# start of Source material
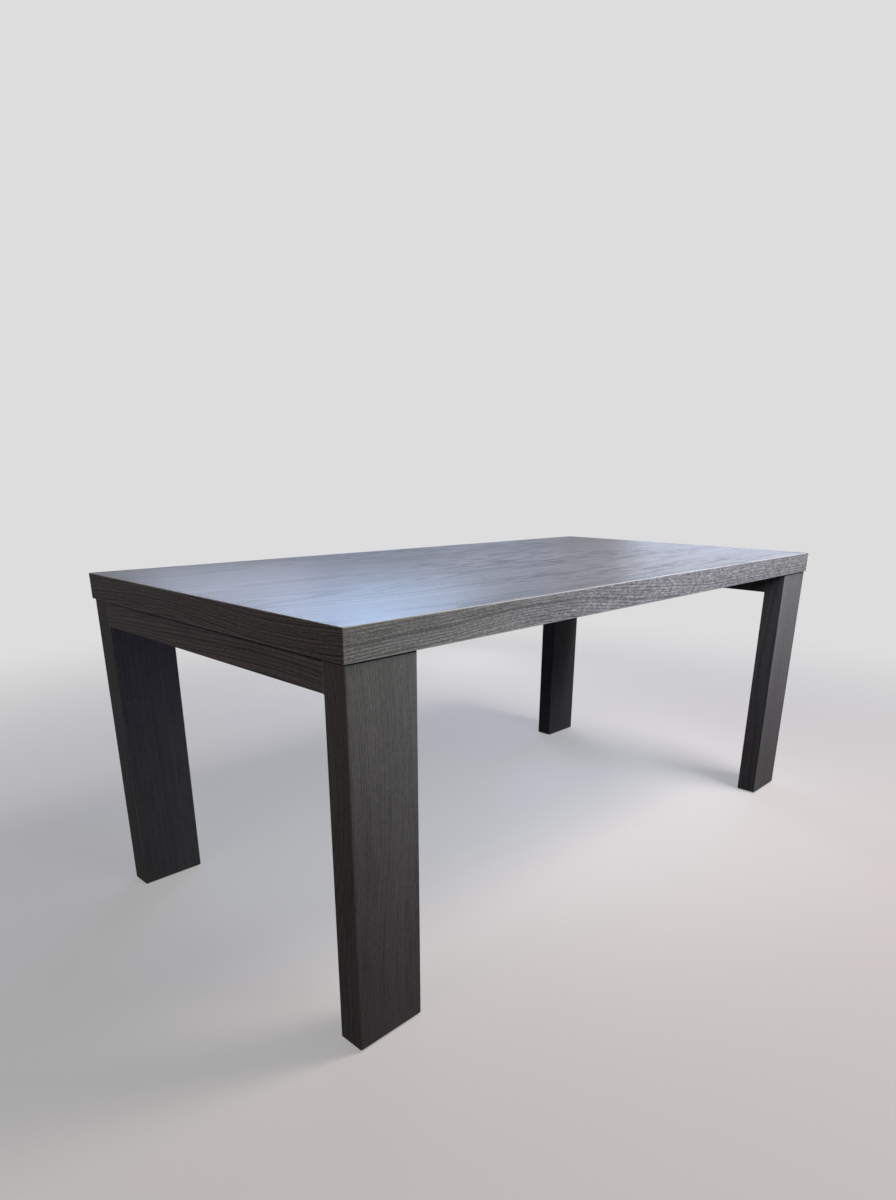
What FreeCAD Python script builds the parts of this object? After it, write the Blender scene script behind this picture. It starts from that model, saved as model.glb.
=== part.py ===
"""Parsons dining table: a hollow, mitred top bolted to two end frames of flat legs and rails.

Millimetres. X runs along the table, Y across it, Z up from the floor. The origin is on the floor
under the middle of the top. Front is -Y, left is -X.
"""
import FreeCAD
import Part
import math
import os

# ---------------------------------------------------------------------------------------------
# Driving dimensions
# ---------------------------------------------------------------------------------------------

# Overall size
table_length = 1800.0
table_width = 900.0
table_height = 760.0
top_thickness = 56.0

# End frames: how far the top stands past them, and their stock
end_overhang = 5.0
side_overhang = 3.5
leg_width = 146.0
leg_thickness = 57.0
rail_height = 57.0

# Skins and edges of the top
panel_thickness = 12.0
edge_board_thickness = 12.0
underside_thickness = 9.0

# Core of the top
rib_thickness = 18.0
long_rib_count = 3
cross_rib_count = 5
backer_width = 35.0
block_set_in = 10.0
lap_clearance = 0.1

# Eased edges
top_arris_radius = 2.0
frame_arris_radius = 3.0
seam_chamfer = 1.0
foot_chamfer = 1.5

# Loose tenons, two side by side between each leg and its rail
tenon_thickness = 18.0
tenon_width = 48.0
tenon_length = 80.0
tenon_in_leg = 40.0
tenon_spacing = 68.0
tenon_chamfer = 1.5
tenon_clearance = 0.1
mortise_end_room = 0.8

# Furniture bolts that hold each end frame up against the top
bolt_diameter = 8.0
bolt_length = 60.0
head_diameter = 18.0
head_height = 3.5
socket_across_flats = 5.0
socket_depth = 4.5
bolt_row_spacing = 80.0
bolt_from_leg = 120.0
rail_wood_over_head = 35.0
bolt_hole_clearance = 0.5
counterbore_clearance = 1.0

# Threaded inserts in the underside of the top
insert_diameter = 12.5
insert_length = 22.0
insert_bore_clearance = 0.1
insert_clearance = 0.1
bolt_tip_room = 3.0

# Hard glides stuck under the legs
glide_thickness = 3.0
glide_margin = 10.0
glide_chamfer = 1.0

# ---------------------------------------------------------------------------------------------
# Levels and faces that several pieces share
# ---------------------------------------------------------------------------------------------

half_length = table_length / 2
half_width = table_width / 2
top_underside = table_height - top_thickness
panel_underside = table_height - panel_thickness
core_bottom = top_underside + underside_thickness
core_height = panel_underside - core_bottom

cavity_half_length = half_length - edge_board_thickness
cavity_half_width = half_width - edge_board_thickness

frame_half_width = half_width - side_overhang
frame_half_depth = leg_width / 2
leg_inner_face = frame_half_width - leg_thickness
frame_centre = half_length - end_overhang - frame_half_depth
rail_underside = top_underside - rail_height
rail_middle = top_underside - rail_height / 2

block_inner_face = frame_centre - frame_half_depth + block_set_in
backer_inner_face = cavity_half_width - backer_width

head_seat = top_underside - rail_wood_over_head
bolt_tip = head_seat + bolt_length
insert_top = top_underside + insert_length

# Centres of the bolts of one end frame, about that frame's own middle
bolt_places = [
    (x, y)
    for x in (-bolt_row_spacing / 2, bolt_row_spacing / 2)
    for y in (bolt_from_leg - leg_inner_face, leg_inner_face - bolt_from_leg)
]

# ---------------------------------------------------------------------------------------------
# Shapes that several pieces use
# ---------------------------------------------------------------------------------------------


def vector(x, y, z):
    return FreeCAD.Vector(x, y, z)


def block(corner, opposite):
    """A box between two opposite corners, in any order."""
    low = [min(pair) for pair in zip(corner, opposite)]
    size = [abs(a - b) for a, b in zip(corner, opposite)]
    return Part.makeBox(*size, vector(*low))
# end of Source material
- The task
Please return the data above exactly as given.

- Response to this task
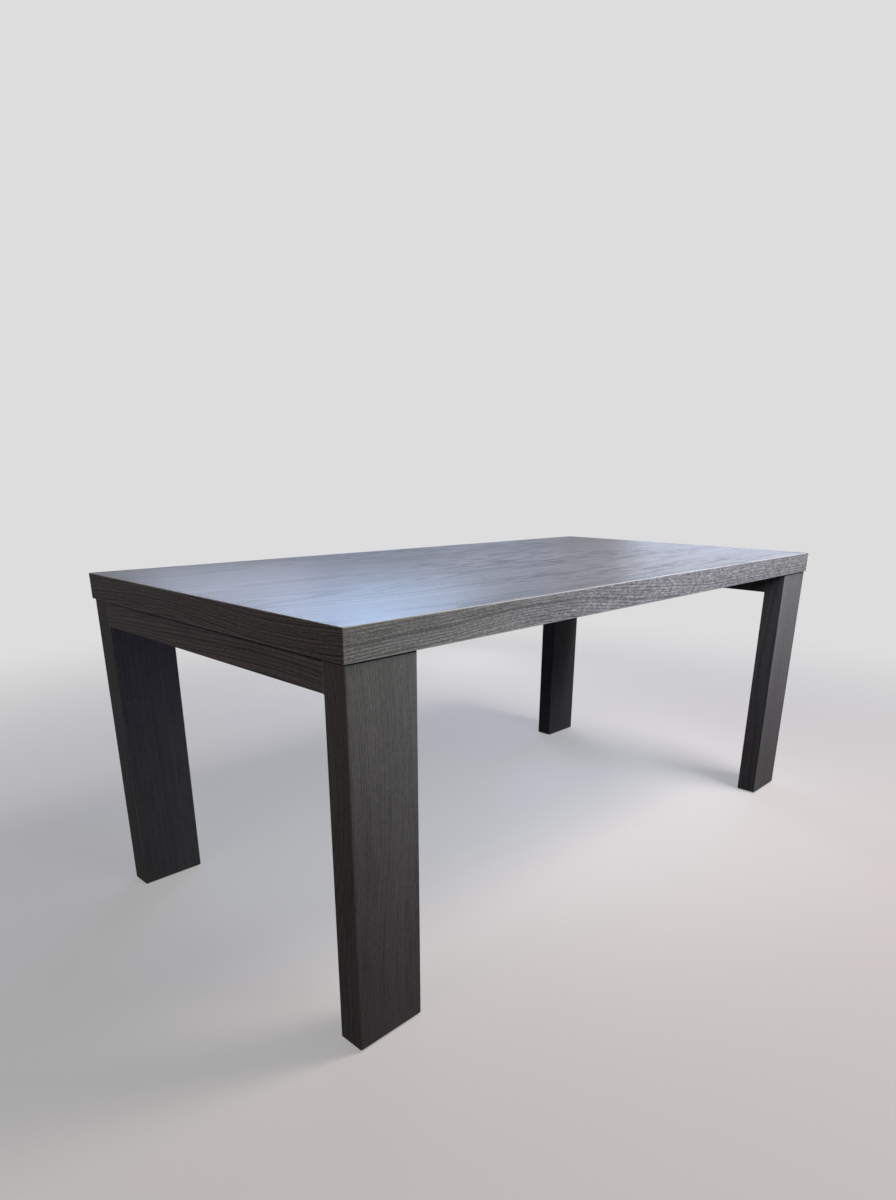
What FreeCAD Python script builds the parts of this object? After it, write the Blender scene script behind this picture. It starts from that model, saved as model.glb.
=== part.py ===
"""Parsons dining table: a hollow, mitred top bolted to two end frames of flat legs and rails.

Millimetres. X runs along the table, Y across it, Z up from the floor. The origin is on the floor
under the middle of the top. Front is -Y, left is -X.
"""
import FreeCAD
import Part
import math
import os

# ---------------------------------------------------------------------------------------------
# Driving dimensions
# ---------------------------------------------------------------------------------------------

# Overall size
table_length = 1800.0
table_width = 900.0
table_height = 760.0
top_thickness = 56.0

# End frames: how far the top stands past them, and their stock
end_overhang = 5.0
side_overhang = 3.5
leg_width = 146.0
leg_thickness = 57.0
rail_height = 57.0

# Skins and edges of the top
panel_thickness = 12.0
edge_board_thickness = 12.0
underside_thickness = 9.0

# Core of the top
rib_thickness = 18.0
long_rib_count = 3
cross_rib_count = 5
backer_width = 35.0
block_set_in = 10.0
lap_clearance = 0.1

# Eased edges
top_arris_radius = 2.0
frame_arris_radius = 3.0
seam_chamfer = 1.0
foot_chamfer = 1.5

# Loose tenons, two side by side between each leg and its rail
tenon_thickness = 18.0
tenon_width = 48.0
tenon_length = 80.0
tenon_in_leg = 40.0
tenon_spacing = 68.0
tenon_chamfer = 1.5
tenon_clearance = 0.1
mortise_end_room = 0.8

# Furniture bolts that hold each end frame up against the top
bolt_diameter = 8.0
bolt_length = 60.0
head_diameter = 18.0
head_height = 3.5
socket_across_flats = 5.0
socket_depth = 4.5
bolt_row_spacing = 80.0
bolt_from_leg = 120.0
rail_wood_over_head = 35.0
bolt_hole_clearance = 0.5
counterbore_clearance = 1.0

# Threaded inserts in the underside of the top
insert_diameter = 12.5
insert_length = 22.0
insert_bore_clearance = 0.1
insert_clearance = 0.1
bolt_tip_room = 3.0

# Hard glides stuck under the legs
glide_thickness = 3.0
glide_margin = 10.0
glide_chamfer = 1.0

# ---------------------------------------------------------------------------------------------
# Levels and faces that several pieces share
# ---------------------------------------------------------------------------------------------

half_length = table_length / 2
half_width = table_width / 2
top_underside = table_height - top_thickness
panel_underside = table_height - panel_thickness
core_bottom = top_underside + underside_thickness
core_height = panel_underside - core_bottom

cavity_half_length = half_length - edge_board_thickness
cavity_half_width = half_width - edge_board_thickness

frame_half_width = half_width - side_overhang
frame_half_depth = leg_width / 2
leg_inner_face = frame_half_width - leg_thickness
frame_centre = half_length - end_overhang - frame_half_depth
rail_underside = top_underside - rail_height
rail_middle = top_underside - rail_height / 2

block_inner_face = frame_centre - frame_half_depth + block_set_in
backer_inner_face = cavity_half_width - backer_width

head_seat = top_underside - rail_wood_over_head
bolt_tip = head_seat + bolt_length
insert_top = top_underside + insert_length

# Centres of the bolts of one end frame, about that frame's own middle
bolt_places = [
    (x, y)
    for x in (-bolt_row_spacing / 2, bolt_row_spacing / 2)
    for y in (bolt_from_leg - leg_inner_face, leg_inner_face - bolt_from_leg)
]

# ---------------------------------------------------------------------------------------------
# Shapes that several pieces use
# ---------------------------------------------------------------------------------------------


def vector(x, y, z):
    return FreeCAD.Vector(x, y, z)


def block(corner, opposite):
    """A box between two opposite corners, in any order."""
    low = [min(pair) for pair in zip(corner, opposite)]
    size = [abs(a - b) for a, b in zip(corner, opposite)]
    return Part.makeBox(*size, vector(*low))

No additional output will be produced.